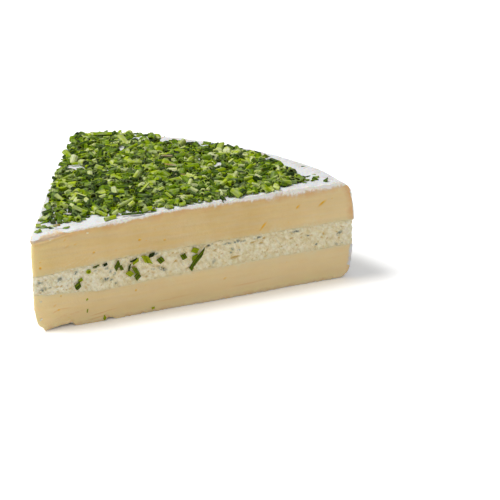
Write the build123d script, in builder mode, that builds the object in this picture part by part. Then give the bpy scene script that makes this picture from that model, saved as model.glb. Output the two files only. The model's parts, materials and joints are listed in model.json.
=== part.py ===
from build123d import *
import os
from math import radians, sin, tan

# A sixth of a filled soft cheese wheel, cut as a wedge with a 60 degree tip.
#
# Three layers run through the whole wedge: a lower and an upper half of ripened
# paste, and between them a filling of fresh cheese with herbs. Each layer is a
# slab of the whole wheel, turned about the wheel's axis and then cut out by the
# wedge's plan. The wedge stands on its flat base. Its tip points along -Y, its
# curved rim faces +Y, and the origin is the middle of its box, on the base.
# All sizes are in millimetres.

# Driving dimensions
wheel_radius = 145.0  # from the wheel's axis to the widest line of its rim
slice_angle = 60.0  # between the two cut faces

lower_thickness = 14.2  # each layer in the body of the wedge
filling_thickness = 10.8
upper_thickness = 17.0

lower_at_tip = 15.4  # each layer at the tip, where the wedge has slumped
filling_at_tip = 7.6
upper_at_tip = 15.2

top_slump_reach = 80.0  # radius inside which the top sinks towards the tip
filling_slump_reach = 45.0  # radius inside which the filling thins

rim_bulge = 3.0  # how far the middle of the rim stands out past its edges
shoulder_radius = 4.0  # rounds the rim into the top and into the base
filling_set_back = 0.7  # the filling's rim lies this far behind the paste's

tip_round = 1.2  # radius of the upright edge at the tip
tip_wear_rise = 8.0  # height of the worn corner at the foot of the tip
tip_wear_run = 5.0  # length of that wear along the base

trim_margin = 5.0  # how far what trims a layer reaches past it

# Sizes that follow from them
half_angle = radians(slice_angle / 2)
wheel_height = lower_thickness + filling_thickness + upper_thickness
tip_height = lower_at_tip + filling_at_tip + upper_at_tip
tip_recess = tip_round / sin(half_angle) - tip_round  # from the axis to the tip
axis_y = -(tip_recess + wheel_radius) / 2  # puts the origin mid-way along Y
trim_radius = wheel_radius + trim_margin
trim_height = wheel_height + trim_margin

# Sections are drawn with the radius to the right and the height upwards.
wheel_axis = Axis((0, axis_y, 0), (0, 0, 1))
section_plane = Plane(origin=(0, axis_y, 0), x_dir=(0, 1, 0), z_dir=(1, 0, 0))
plan_plane = Plane(origin=(0, axis_y, 0))
wear_plane = Plane(
    origin=(0, axis_y + tip_recess + tip_wear_run, 0),
    z_dir=(0, tip_wear_rise, tip_wear_run),
)

# Levels that ease from a height at the axis to a height in the body:
# (height at the axis, height in the body, radius where the easing ends)
filling_floor = (lower_at_tip, lower_thickness, filling_slump_reach)
filling_ceiling = (
    lower_at_tip + filling_at_tip,
    lower_thickness + filling_thickness,
    filling_slump_reach,
)
top_level = (tip_height, wheel_height, top_slump_reach)


def level_line(level, end_radius):
    """Draws a level from the axis out to end_radius."""
    at_axis, in_body, reach = level
    Spline((0, at_axis), (reach, in_body), tangents=[(1, 0), (1, 0)])
    Line((reach, in_body), (end_radius, in_body))


def draw_wheel(set_back=0.0):
    """Fills the wheel's section, from the axis to a rim set back by that much."""
    edge_radius = wheel_radius - set_back - rim_bulge
    with BuildLine() as outline:
        Line((0, tip_height), (0, 0))
        Line((0, 0), (edge_radius, 0))
        ThreePointArc(
            (edge_radius, 0),
            (edge_radius + rim_bulge, wheel_height / 2),
            (edge_radius, wheel_height),
        )
        level_line(top_level, edge_radius)
    wheel = make_face(outline.edges())
    rim_corners = wheel.vertices().sort_by(Axis.X)[-2:]
    fillet(rim_corners, radius=shoulder_radius)


def keep_under(level):
    """Trims the section to what lies under a level."""
    with BuildLine() as band:
        level_line(level, trim_radius)
        Polyline(
            (0, level[0]),
            (0, -trim_margin),
            (trim_radius, -trim_margin),
            (trim_radius, level[1]),
        )
    make_face(band.edges(), mode=Mode.INTERSECT)


def keep_over(level):
    """Trims the section to what lies over a level."""
    with BuildLine() as band:
        level_line(level, trim_radius)
        Polyline(
            (0, level[0]),
            (0, trim_height),
            (trim_radius, trim_height),
            (trim_radius, level[1]),
        )
    make_face(band.edges(), mode=Mode.INTERSECT)


def draw_wedge():
    """Fills the wedge's plan, with its tip rounded and its far side past the rim."""
    half_width = trim_radius * tan(half_angle)
    with BuildLine() as outline:
        Polyline((-half_width, trim_radius), (0, 0), (half_width, trim_radius), close=True)
    wedge = make_face(outline.edges())
    fillet(wedge.vertices().sort_by(Axis.Y)[0], radius=tip_round)


def cut_wedge(plan):
    """Cuts a turned layer down to the wedge, and wears off the foot of its tip."""
    extrude(plan.sketch, amount=trim_height, both=True, mode=Mode.INTERSECT)
    split(bisect_by=wear_plane, keep=Keep.TOP)


# Lower half of the ripened paste, with the base that the wedge stands on
with BuildPart() as lower_paste:
    with BuildSketch(section_plane):
        draw_wheel()
        keep_under(filling_floor)
    revolve(axis=wheel_axis)
    with BuildSketch(plan_plane) as lower_plan:
        draw_wedge()
    cut_wedge(lower_plan)

# Fresh cheese with herbs, which runs through the wedge from tip to rim
with BuildPart() as herb_filling:
    with BuildSketch(section_plane):
        draw_wheel(filling_set_back)
        keep_over(filling_floor)
        keep_under(filling_ceiling)
    revolve(axis=wheel_axis)
    with BuildSketch(plan_plane) as filling_plan:
        draw_wedge()
    cut_wedge(filling_plan)

# Upper half of the ripened paste, whose top sinks towards the tip
with BuildPart() as upper_paste:
    with BuildSketch(section_plane):
        draw_wheel()
        keep_over(filling_ceiling)
    revolve(axis=wheel_axis)
    with BuildSketch(plan_plane) as upper_plan:
        draw_wedge()
    cut_wedge(upper_plan)

lower_paste.part.label = "lower_paste"
herb_filling.part.label = "herb_filling"
upper_paste.part.label = "upper_paste"

os.makedirs("parts", exist_ok=True)
export_step(lower_paste.part, "parts/lower_paste.step")
export_step(herb_filling.part, "parts/herb_filling.step")
export_step(upper_paste.part, "parts/upper_paste.step")
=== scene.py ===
# A wedge of soft cheese: two halves of ripened paste, a herbed filling between them,
# a white rind outside, and a coat of chopped chives on top
import json
import random
from math import atan2, cos, hypot, pi, radians, sin, tan
from types import SimpleNamespace

import bpy
import numpy as np
from mathutils import Matrix, Vector, noise

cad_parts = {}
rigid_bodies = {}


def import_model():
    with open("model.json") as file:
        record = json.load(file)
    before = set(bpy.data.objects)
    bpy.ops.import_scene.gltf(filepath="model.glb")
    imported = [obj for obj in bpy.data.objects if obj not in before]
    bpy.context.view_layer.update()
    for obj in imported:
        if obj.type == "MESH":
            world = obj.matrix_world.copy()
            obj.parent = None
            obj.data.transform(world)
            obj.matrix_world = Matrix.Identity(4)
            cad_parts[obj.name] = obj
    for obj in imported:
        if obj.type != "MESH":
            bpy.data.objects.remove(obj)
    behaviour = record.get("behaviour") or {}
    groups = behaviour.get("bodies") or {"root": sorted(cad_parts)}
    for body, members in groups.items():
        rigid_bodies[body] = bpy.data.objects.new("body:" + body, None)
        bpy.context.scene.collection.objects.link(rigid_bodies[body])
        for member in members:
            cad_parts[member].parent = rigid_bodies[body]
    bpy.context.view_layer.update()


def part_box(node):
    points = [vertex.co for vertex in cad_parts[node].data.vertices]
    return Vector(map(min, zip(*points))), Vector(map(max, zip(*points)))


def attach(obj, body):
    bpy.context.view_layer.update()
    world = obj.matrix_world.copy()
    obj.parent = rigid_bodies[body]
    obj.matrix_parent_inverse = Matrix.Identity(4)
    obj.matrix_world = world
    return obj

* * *

Starting at the top of the data above, repeat every line exactly until the line containing "trim_margin = 5.0" has been given, then stop.

## Exercise solution
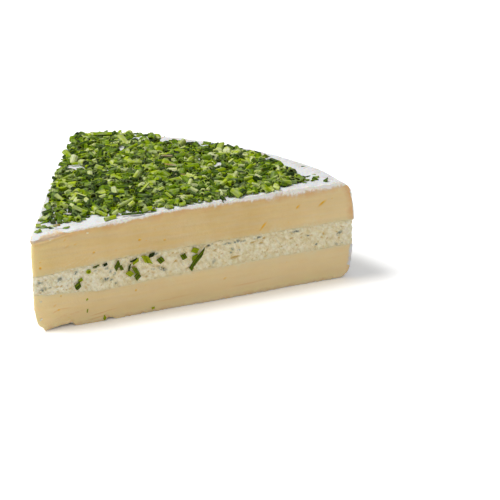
Write the build123d script, in builder mode, that builds the object in this picture part by part. Then give the bpy scene script that makes this picture from that model, saved as model.glb. Output the two files only. The model's parts, materials and joints are listed in model.json.
=== part.py ===
from build123d import *
import os
from math import radians, sin, tan

# A sixth of a filled soft cheese wheel, cut as a wedge with a 60 degree tip.
#
# Three layers run through the whole wedge: a lower and an upper half of ripened
# paste, and between them a filling of fresh cheese with herbs. Each layer is a
# slab of the whole wheel, turned about the wheel's axis and then cut out by the
# wedge's plan. The wedge stands on its flat base. Its tip points along -Y, its
# curved rim faces +Y, and the origin is the middle of its box, on the base.
# All sizes are in millimetres.

# Driving dimensions
wheel_radius = 145.0  # from the wheel's axis to the widest line of its rim
slice_angle = 60.0  # between the two cut faces

lower_thickness = 14.2  # each layer in the body of the wedge
filling_thickness = 10.8
upper_thickness = 17.0

lower_at_tip = 15.4  # each layer at the tip, where the wedge has slumped
filling_at_tip = 7.6
upper_at_tip = 15.2

top_slump_reach = 80.0  # radius inside which the top sinks towards the tip
filling_slump_reach = 45.0  # radius inside which the filling thins

rim_bulge = 3.0  # how far the middle of the rim stands out past its edges
shoulder_radius = 4.0  # rounds the rim into the top and into the base
filling_set_back = 0.7  # the filling's rim lies this far behind the paste's

tip_round = 1.2  # radius of the upright edge at the tip
tip_wear_rise = 8.0  # height of the worn corner at the foot of the tip
tip_wear_run = 5.0  # length of that wear along the base

trim_margin = 5.0  # how far what trims a layer reaches past it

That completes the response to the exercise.